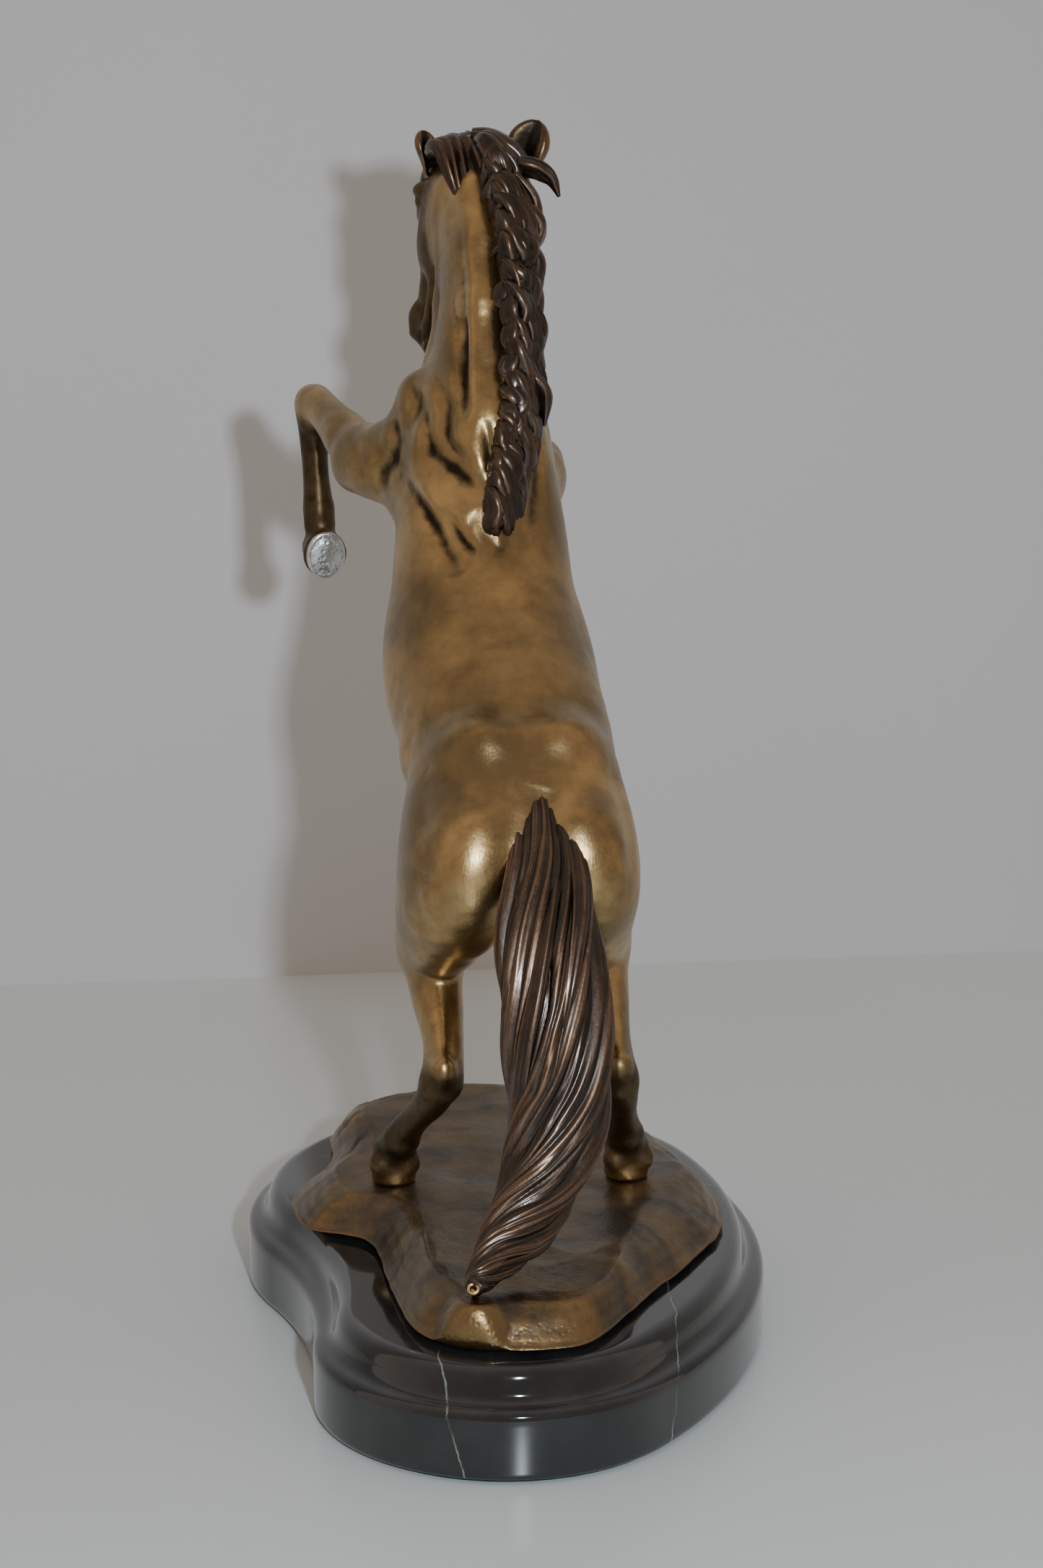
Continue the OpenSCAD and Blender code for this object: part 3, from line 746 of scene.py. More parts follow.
    def hind_leg(self, stations: Array, hoof: tuple[float, ...]) -> None:
        """One hind leg from the gaskin to the hoof, with its hock, tendons and fetlock.

        Args:
            stations: rows of the leg's line, from the gaskin down.
            hoof: where the hoof stands.
        """
        c = self.clay
        c.limb(stations, 40, 4)
        rows = stations[:, :3]
        hock, fetlock = rows[3], rows[6]
        c.egg(rows[1] + (0, -6, 3), (6.5, 7, 15), turn(30), 5)
        c.rod(rows[1] + (0, 6.5, 3), hock + (0, 6.5, 6), 3.2, 2.2, 3)
        c.egg(hock + (0, 6, 5), (3.8, 4.2, 5.5), turn(20), 3)
        for e in (-1, 1):
            c.egg(hock + (4.2 * e, 0, -2), (2.6, 4.5, 4.5), None, 3)
            c.rod(hock + (3.6 * e, 6, 10), hock + (2.6 * e, 4, 22), 1.1, 0.7, 2.5, carve=True)
        c.rod(hock + (0, 5, -6), fetlock + (0, 4.5, 2), 2.4, 2.6, 2)
        for e in (-1, 1):
            c.egg(fetlock + (3.2 * e, 1.5, -1), (2.8, 3.6, 3.6), None, 2.5)
        c.egg(fetlock + (0, 5, -2), (3, 3, 3.6), None, 2)
        self.hoof(np.asarray(hoof, float), np.eye(3), 8.1, 11.0)
        for e in (-1, 1):
            c.egg(np.asarray(hoof, float) + (4.7 * e, 4.6, 7.6), (4.6, 4.6, 5.0), turn(-16), 1.4)

    def hoof(self, at: Array, facing: Array, radius: float, height: float) -> None:
        """A hoof: a short cone, wider at the sole, with a rim at its top and its sole cut flat.

        Args:
            at: the middle of the sole.
            facing: its turned axes; the third points up the leg.
            radius: at the sole.
            height: up to the coronet.
        """
        c, up = self.clay, facing[:, 2]
        for t in np.linspace(0.05, 1, 7):
            r = radius * (1 - 0.24 * t)
            c.egg(at + up * height * t + facing[:, 1] * (0.8 * (t - 0.3)), (r, r * 1.08, 2.4), facing, 2.0)
        c.egg(at + up * (height + 0.4), (radius * 0.8, radius * 0.86, 1.8), facing, 1.5)
        c.egg(at + up * (height + 2.6), (radius * 0.84, radius * 0.9, 1.5), facing, 1.5)
        stands = up[2] > 0.9
        if stands:
            c.egg(at - up * 20, (60, 60, 20.0), facing, 0.3, carve=True)
        else:
            c.egg(at - up * 6.0, (radius * 1.7, radius * 1.7, 6.0), facing, 0.4, carve=True)

    def legs(self) -> None:
        """Builds all four legs."""
        self.hind_leg(np.array([
            self.left_gaskin, (26, -17, 68, 8, 10.5, 222, 0, 0), (25.5, -4, 56, 6, 8, 220, 0, 0),
            (27, 4, 46, 5.8, 8, 192, -8, 0), (30, 1, 37, 4.6, 6, 162, -20, 0),
            (35, -8, 28, 3.8, 4.4, 156, -24, 0), (39.5, -16, 18.5, 4.8, 5.6, 158, -14, 0),
            (41.2, -21, 13, 4.6, 5.2, 168, -6, 0), (41.6, -22.9, 10, 6, 6.4, 180, 0, 0)]), self.left_hoof)
        self.hind_leg(np.array([
            self.right_gaskin, (-33, -14, 68, 8, 10.5, 222, 0, 0), (-33, 0, 56, 6, 8, 220, 0, 0),
            (-34, 8, 46, 5.8, 8, 192, 2, 0), (-36, 5, 37, 4.6, 6, 160, 10, 0),
            (-38, -3, 28, 3.8, 4.4, 154, 10, 0), (-40.6, -11, 18.5, 4.8, 5.6, 158, 6, 0),
            (-42, -15, 13, 4.6, 5.2, 168, 0, 0), (-42, -16.5, 10, 6, 6.4, 180, 0, 0)]), self.right_hoof)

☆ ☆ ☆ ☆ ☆

## WRITTEN TASK
Hand back the material above in full, exactly as written.

## OUTPUT FOR THIS TASK
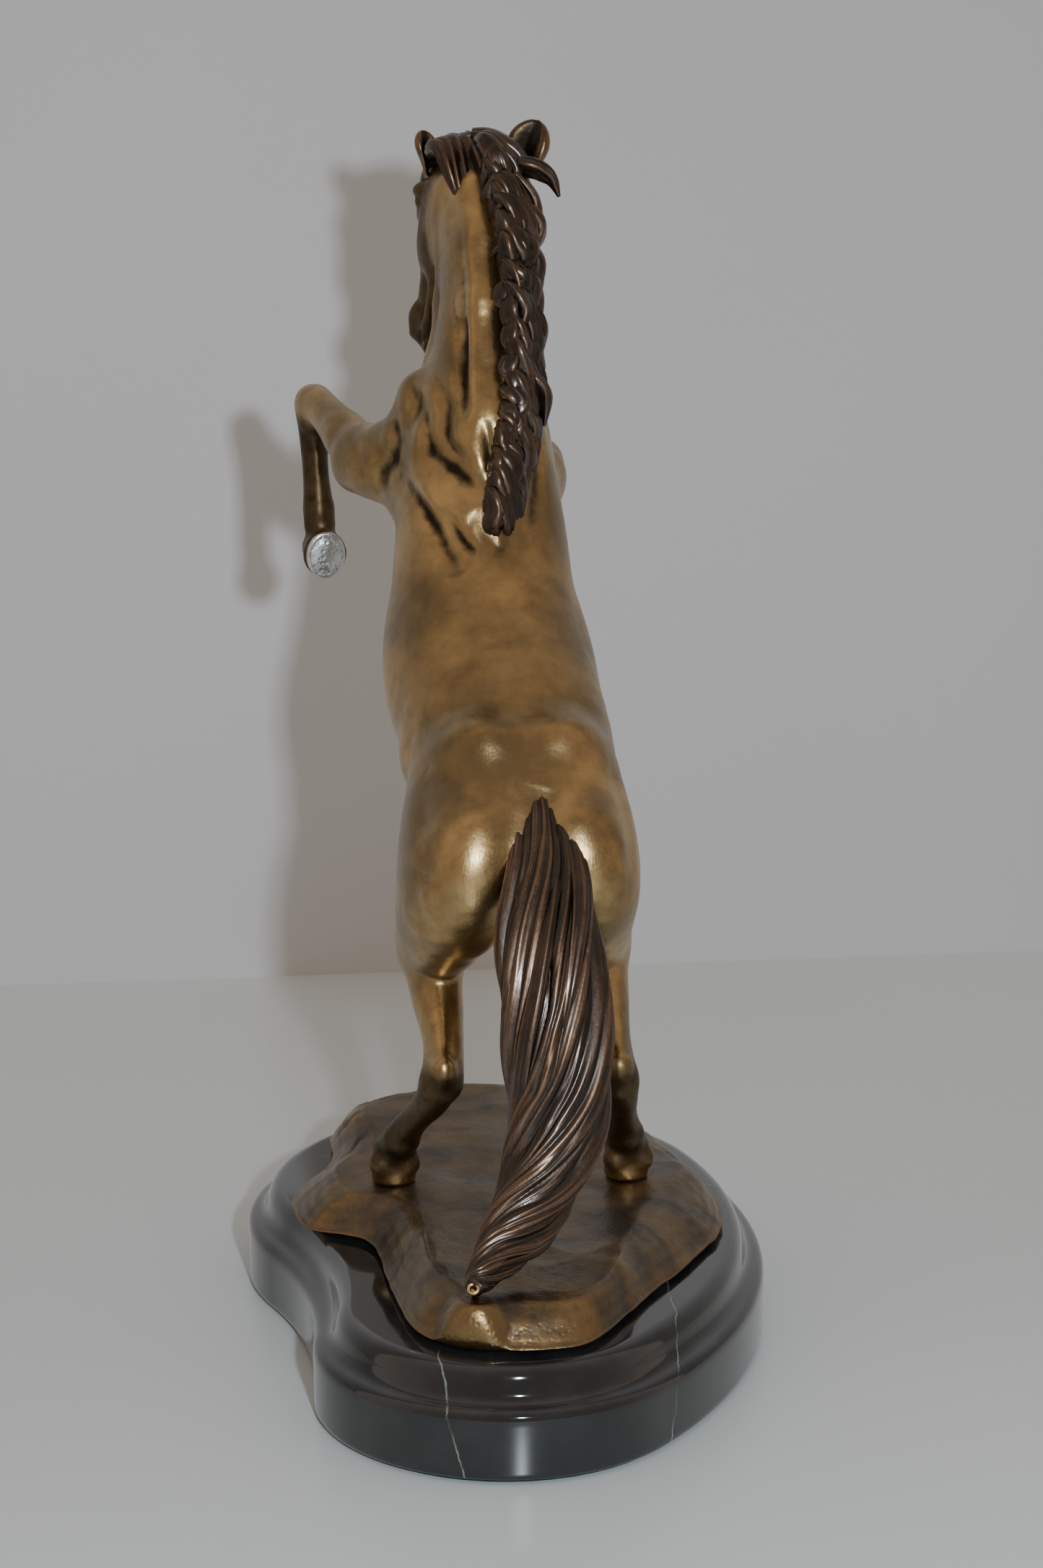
Continue the OpenSCAD and Blender code for this object: part 3, from line 746 of scene.py. More parts follow.
    def hind_leg(self, stations: Array, hoof: tuple[float, ...]) -> None:
        """One hind leg from the gaskin to the hoof, with its hock, tendons and fetlock.

        Args:
            stations: rows of the leg's line, from the gaskin down.
            hoof: where the hoof stands.
        """
        c = self.clay
        c.limb(stations, 40, 4)
        rows = stations[:, :3]
        hock, fetlock = rows[3], rows[6]
        c.egg(rows[1] + (0, -6, 3), (6.5, 7, 15), turn(30), 5)
        c.rod(rows[1] + (0, 6.5, 3), hock + (0, 6.5, 6), 3.2, 2.2, 3)
        c.egg(hock + (0, 6, 5), (3.8, 4.2, 5.5), turn(20), 3)
        for e in (-1, 1):
            c.egg(hock + (4.2 * e, 0, -2), (2.6, 4.5, 4.5), None, 3)
            c.rod(hock + (3.6 * e, 6, 10), hock + (2.6 * e, 4, 22), 1.1, 0.7, 2.5, carve=True)
        c.rod(hock + (0, 5, -6), fetlock + (0, 4.5, 2), 2.4, 2.6, 2)
        for e in (-1, 1):
            c.egg(fetlock + (3.2 * e, 1.5, -1), (2.8, 3.6, 3.6), None, 2.5)
        c.egg(fetlock + (0, 5, -2), (3, 3, 3.6), None, 2)
        self.hoof(np.asarray(hoof, float), np.eye(3), 8.1, 11.0)
        for e in (-1, 1):
            c.egg(np.asarray(hoof, float) + (4.7 * e, 4.6, 7.6), (4.6, 4.6, 5.0), turn(-16), 1.4)

    def hoof(self, at: Array, facing: Array, radius: float, height: float) -> None:
        """A hoof: a short cone, wider at the sole, with a rim at its top and its sole cut flat.

        Args:
            at: the middle of the sole.
            facing: its turned axes; the third points up the leg.
            radius: at the sole.
            height: up to the coronet.
        """
        c, up = self.clay, facing[:, 2]
        for t in np.linspace(0.05, 1, 7):
            r = radius * (1 - 0.24 * t)
            c.egg(at + up * height * t + facing[:, 1] * (0.8 * (t - 0.3)), (r, r * 1.08, 2.4), facing, 2.0)
        c.egg(at + up * (height + 0.4), (radius * 0.8, radius * 0.86, 1.8), facing, 1.5)
        c.egg(at + up * (height + 2.6), (radius * 0.84, radius * 0.9, 1.5), facing, 1.5)
        stands = up[2] > 0.9
        if stands:
            c.egg(at - up * 20, (60, 60, 20.0), facing, 0.3, carve=True)
        else:
            c.egg(at - up * 6.0, (radius * 1.7, radius * 1.7, 6.0), facing, 0.4, carve=True)

    def legs(self) -> None:
        """Builds all four legs."""
        self.hind_leg(np.array([
            self.left_gaskin, (26, -17, 68, 8, 10.5, 222, 0, 0), (25.5, -4, 56, 6, 8, 220, 0, 0),
            (27, 4, 46, 5.8, 8, 192, -8, 0), (30, 1, 37, 4.6, 6, 162, -20, 0),
            (35, -8, 28, 3.8, 4.4, 156, -24, 0), (39.5, -16, 18.5, 4.8, 5.6, 158, -14, 0),
            (41.2, -21, 13, 4.6, 5.2, 168, -6, 0), (41.6, -22.9, 10, 6, 6.4, 180, 0, 0)]), self.left_hoof)
        self.hind_leg(np.array([
            self.right_gaskin, (-33, -14, 68, 8, 10.5, 222, 0, 0), (-33, 0, 56, 6, 8, 220, 0, 0),
            (-34, 8, 46, 5.8, 8, 192, 2, 0), (-36, 5, 37, 4.6, 6, 160, 10, 0),
            (-38, -3, 28, 3.8, 4.4, 154, 10, 0), (-40.6, -11, 18.5, 4.8, 5.6, 158, 6, 0),
            (-42, -15, 13, 4.6, 5.2, 168, 0, 0), (-42, -16.5, 10, 6, 6.4, 180, 0, 0)]), self.right_hoof)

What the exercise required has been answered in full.